▶ _WHAT YOU NEED TO DO_: Take the lines from the beginning of the data below through the line holding "(10.9, 13.9, 1.0))" and return exactly those.

-- BEGIN --

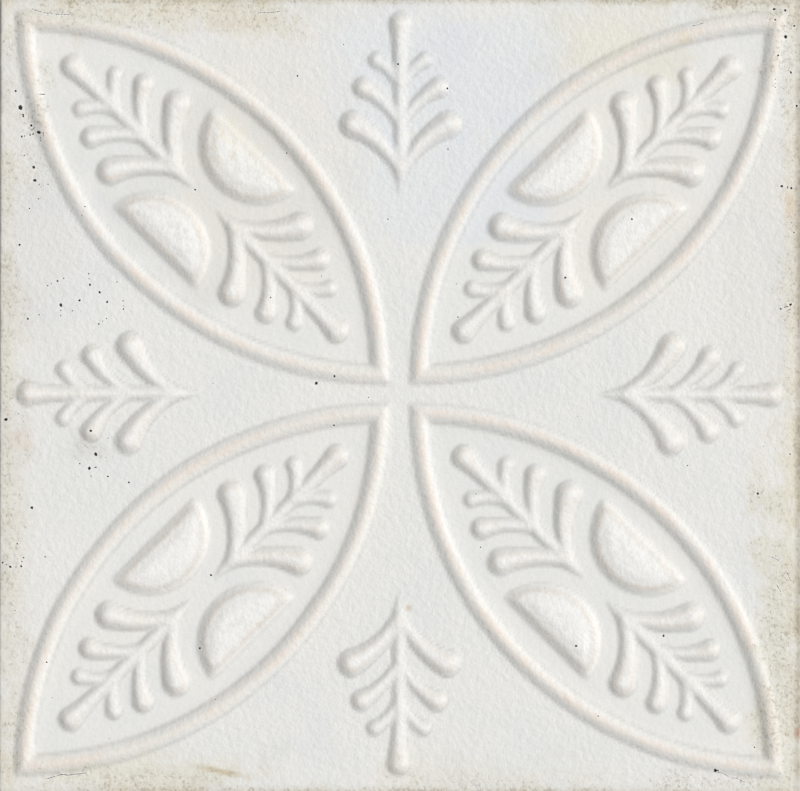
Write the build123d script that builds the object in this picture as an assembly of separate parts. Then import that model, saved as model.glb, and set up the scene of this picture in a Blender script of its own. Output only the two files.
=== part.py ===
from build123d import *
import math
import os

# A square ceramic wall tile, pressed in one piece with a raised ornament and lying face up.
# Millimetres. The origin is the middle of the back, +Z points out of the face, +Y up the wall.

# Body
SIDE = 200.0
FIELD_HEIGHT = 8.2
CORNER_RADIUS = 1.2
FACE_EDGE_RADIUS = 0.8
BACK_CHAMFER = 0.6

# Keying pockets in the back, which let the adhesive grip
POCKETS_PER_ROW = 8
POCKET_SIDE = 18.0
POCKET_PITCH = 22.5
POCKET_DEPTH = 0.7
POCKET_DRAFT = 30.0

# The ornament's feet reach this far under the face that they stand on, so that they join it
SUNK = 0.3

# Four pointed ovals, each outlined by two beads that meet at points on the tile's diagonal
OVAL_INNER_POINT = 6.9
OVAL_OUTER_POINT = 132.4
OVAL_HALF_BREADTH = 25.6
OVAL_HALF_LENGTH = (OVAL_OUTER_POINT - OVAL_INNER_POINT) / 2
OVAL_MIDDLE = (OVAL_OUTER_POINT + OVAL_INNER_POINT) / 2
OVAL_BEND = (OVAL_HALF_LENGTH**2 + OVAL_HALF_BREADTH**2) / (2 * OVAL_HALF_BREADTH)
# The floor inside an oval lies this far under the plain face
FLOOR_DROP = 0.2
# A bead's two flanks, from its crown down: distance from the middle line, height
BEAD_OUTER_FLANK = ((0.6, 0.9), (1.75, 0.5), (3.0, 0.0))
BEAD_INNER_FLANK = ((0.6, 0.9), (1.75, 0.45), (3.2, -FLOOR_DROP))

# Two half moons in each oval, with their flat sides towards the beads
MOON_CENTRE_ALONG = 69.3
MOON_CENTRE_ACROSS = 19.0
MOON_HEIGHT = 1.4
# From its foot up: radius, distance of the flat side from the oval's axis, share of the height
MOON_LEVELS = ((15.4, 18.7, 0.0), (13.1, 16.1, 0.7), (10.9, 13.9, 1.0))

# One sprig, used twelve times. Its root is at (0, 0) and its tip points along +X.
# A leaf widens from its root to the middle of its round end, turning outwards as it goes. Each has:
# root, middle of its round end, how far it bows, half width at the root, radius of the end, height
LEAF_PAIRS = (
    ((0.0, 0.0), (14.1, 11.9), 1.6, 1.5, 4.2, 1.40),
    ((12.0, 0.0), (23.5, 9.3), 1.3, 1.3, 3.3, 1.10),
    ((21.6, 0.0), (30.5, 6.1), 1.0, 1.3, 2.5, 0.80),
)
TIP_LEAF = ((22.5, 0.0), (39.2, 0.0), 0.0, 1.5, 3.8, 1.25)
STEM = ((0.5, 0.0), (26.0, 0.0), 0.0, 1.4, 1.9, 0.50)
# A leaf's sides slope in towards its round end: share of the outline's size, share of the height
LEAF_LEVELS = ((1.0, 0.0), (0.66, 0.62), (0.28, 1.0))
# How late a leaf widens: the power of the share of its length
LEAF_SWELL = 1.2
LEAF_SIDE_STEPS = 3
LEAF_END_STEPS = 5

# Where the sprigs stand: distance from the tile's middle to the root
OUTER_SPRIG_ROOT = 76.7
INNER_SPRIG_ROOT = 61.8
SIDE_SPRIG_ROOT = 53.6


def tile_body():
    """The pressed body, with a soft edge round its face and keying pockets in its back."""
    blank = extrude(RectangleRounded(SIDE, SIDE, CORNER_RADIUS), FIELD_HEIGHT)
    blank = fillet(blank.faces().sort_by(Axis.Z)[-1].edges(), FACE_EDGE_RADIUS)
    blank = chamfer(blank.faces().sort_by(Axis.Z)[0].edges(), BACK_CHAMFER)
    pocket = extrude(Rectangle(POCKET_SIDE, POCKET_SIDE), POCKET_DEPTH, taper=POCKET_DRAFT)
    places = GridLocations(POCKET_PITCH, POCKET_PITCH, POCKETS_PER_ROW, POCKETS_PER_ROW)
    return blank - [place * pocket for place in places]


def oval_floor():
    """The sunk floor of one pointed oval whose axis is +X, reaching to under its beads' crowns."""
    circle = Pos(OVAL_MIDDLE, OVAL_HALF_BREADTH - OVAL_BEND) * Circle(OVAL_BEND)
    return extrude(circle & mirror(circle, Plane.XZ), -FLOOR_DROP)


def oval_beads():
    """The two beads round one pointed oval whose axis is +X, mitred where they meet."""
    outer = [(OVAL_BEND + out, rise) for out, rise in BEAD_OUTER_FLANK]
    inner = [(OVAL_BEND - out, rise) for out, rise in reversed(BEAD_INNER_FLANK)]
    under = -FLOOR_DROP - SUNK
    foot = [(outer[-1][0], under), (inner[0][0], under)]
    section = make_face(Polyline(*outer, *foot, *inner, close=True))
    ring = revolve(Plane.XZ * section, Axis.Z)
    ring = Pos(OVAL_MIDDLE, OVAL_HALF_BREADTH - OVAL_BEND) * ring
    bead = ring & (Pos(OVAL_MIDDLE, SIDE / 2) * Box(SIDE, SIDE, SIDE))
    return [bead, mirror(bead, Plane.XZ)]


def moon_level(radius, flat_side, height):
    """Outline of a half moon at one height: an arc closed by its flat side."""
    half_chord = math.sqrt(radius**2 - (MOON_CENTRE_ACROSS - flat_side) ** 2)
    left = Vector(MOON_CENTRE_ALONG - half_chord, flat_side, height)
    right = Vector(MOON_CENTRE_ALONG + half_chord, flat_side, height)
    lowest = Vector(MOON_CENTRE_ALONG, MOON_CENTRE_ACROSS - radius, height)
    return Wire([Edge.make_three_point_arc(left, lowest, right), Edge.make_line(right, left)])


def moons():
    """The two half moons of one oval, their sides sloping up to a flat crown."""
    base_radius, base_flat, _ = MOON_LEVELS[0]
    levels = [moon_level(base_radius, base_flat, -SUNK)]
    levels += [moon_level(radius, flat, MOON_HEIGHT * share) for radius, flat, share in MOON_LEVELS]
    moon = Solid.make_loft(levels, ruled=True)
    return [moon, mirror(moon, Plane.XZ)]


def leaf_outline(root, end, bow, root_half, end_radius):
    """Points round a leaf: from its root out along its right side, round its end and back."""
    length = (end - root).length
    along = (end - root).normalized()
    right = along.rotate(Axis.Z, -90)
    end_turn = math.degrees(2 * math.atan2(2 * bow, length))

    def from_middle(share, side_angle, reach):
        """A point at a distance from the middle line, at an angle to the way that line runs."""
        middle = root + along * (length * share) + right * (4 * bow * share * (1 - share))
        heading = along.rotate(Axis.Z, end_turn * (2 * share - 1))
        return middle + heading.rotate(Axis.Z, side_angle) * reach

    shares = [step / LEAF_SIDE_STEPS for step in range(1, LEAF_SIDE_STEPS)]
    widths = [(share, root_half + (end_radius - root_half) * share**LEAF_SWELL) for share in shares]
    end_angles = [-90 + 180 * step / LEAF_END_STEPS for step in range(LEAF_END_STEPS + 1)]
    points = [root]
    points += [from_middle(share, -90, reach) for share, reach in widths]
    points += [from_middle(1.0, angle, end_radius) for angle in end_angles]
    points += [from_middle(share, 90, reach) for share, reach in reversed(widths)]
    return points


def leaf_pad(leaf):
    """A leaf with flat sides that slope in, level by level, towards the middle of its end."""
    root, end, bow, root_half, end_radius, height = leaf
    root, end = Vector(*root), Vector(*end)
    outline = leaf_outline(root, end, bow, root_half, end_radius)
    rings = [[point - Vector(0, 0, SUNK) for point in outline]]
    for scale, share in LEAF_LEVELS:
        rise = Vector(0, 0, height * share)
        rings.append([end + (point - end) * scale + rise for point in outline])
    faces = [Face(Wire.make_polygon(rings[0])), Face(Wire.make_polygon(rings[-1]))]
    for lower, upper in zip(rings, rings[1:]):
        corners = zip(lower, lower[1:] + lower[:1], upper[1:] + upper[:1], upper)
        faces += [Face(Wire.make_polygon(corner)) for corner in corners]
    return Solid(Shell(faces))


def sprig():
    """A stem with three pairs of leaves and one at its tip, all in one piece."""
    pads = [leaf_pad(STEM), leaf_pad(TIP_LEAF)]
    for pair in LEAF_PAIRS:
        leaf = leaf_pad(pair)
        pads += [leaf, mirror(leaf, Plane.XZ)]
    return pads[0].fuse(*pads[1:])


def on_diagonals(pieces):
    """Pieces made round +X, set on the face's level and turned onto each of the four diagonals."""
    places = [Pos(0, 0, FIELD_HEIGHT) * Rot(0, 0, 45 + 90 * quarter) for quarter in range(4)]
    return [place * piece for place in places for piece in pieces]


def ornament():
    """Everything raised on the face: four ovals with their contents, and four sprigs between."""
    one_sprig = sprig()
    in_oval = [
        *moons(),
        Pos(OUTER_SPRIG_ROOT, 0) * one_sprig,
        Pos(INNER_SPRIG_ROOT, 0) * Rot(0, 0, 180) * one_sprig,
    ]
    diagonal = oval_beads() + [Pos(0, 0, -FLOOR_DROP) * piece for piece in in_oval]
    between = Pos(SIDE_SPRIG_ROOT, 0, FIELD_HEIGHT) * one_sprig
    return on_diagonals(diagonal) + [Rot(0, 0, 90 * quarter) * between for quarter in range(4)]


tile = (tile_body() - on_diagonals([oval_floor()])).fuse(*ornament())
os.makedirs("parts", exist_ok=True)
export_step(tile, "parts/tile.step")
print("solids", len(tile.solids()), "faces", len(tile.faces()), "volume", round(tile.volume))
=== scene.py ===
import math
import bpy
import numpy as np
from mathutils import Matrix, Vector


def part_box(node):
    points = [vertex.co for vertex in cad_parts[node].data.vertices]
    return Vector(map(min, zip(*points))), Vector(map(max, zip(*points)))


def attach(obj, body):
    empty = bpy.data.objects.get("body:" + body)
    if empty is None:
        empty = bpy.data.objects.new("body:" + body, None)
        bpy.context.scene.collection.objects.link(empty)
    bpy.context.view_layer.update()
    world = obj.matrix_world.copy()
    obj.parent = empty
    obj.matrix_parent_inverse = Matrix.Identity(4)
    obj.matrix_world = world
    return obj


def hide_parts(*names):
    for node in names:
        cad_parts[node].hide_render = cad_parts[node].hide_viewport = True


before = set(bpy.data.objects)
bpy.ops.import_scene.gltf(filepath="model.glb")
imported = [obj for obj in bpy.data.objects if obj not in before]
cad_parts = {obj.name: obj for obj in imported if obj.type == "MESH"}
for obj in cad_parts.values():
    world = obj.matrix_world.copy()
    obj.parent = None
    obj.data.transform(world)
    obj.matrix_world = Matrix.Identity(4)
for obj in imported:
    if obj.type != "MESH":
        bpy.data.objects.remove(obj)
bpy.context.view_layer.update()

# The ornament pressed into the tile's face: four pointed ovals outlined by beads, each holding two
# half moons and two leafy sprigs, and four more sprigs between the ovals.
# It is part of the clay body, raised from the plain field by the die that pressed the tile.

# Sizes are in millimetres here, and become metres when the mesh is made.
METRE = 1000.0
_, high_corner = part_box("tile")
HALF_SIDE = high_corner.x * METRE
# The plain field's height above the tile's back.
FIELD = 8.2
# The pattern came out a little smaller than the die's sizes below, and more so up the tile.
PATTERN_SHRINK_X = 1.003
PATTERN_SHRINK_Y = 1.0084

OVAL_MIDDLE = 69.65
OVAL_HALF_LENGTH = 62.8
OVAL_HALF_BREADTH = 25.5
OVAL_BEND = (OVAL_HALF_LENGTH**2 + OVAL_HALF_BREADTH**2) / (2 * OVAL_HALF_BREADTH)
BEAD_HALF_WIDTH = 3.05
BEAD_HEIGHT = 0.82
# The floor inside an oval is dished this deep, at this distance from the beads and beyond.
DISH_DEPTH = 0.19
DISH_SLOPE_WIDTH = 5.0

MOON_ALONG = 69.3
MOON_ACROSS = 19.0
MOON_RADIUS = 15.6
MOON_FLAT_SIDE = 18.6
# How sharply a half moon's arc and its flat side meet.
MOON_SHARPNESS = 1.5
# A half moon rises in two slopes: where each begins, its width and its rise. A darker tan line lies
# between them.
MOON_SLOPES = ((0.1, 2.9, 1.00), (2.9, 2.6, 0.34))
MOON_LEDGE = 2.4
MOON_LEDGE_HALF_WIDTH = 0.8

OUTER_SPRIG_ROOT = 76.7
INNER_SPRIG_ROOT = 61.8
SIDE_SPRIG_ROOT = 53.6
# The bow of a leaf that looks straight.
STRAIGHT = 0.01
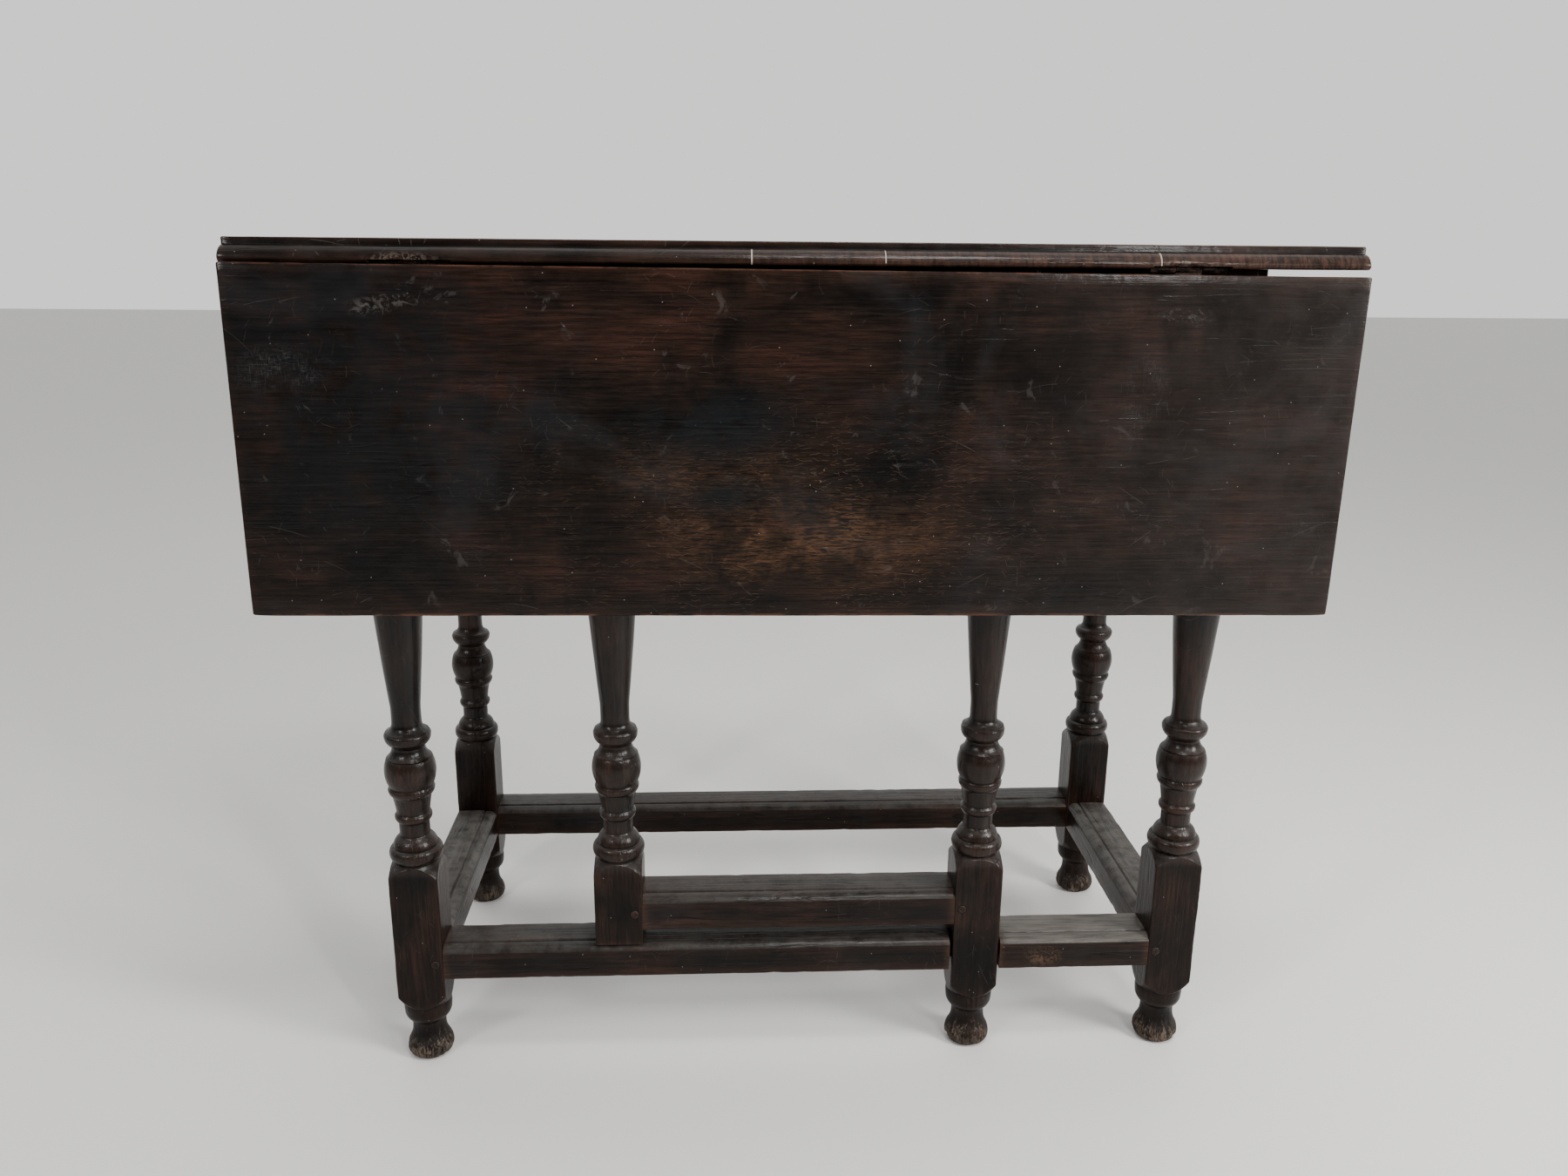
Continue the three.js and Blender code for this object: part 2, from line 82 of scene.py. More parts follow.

-- END --

▶ _ANSWER FOR THE TASK_:
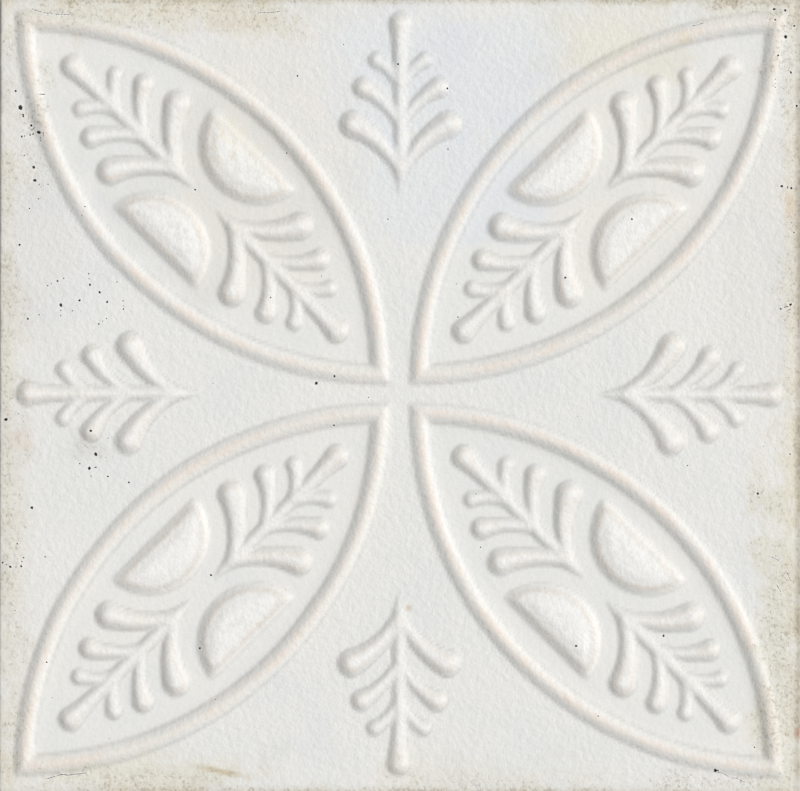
Write the build123d script that builds the object in this picture as an assembly of separate parts. Then import that model, saved as model.glb, and set up the scene of this picture in a Blender script of its own. Output only the two files.
=== part.py ===
from build123d import *
import math
import os

# A square ceramic wall tile, pressed in one piece with a raised ornament and lying face up.
# Millimetres. The origin is the middle of the back, +Z points out of the face, +Y up the wall.

# Body
SIDE = 200.0
FIELD_HEIGHT = 8.2
CORNER_RADIUS = 1.2
FACE_EDGE_RADIUS = 0.8
BACK_CHAMFER = 0.6

# Keying pockets in the back, which let the adhesive grip
POCKETS_PER_ROW = 8
POCKET_SIDE = 18.0
POCKET_PITCH = 22.5
POCKET_DEPTH = 0.7
POCKET_DRAFT = 30.0

# The ornament's feet reach this far under the face that they stand on, so that they join it
SUNK = 0.3

# Four pointed ovals, each outlined by two beads that meet at points on the tile's diagonal
OVAL_INNER_POINT = 6.9
OVAL_OUTER_POINT = 132.4
OVAL_HALF_BREADTH = 25.6
OVAL_HALF_LENGTH = (OVAL_OUTER_POINT - OVAL_INNER_POINT) / 2
OVAL_MIDDLE = (OVAL_OUTER_POINT + OVAL_INNER_POINT) / 2
OVAL_BEND = (OVAL_HALF_LENGTH**2 + OVAL_HALF_BREADTH**2) / (2 * OVAL_HALF_BREADTH)
# The floor inside an oval lies this far under the plain face
FLOOR_DROP = 0.2
# A bead's two flanks, from its crown down: distance from the middle line, height
BEAD_OUTER_FLANK = ((0.6, 0.9), (1.75, 0.5), (3.0, 0.0))
BEAD_INNER_FLANK = ((0.6, 0.9), (1.75, 0.45), (3.2, -FLOOR_DROP))

# Two half moons in each oval, with their flat sides towards the beads
MOON_CENTRE_ALONG = 69.3
MOON_CENTRE_ACROSS = 19.0
MOON_HEIGHT = 1.4
# From its foot up: radius, distance of the flat side from the oval's axis, share of the height
MOON_LEVELS = ((15.4, 18.7, 0.0), (13.1, 16.1, 0.7), (10.9, 13.9, 1.0))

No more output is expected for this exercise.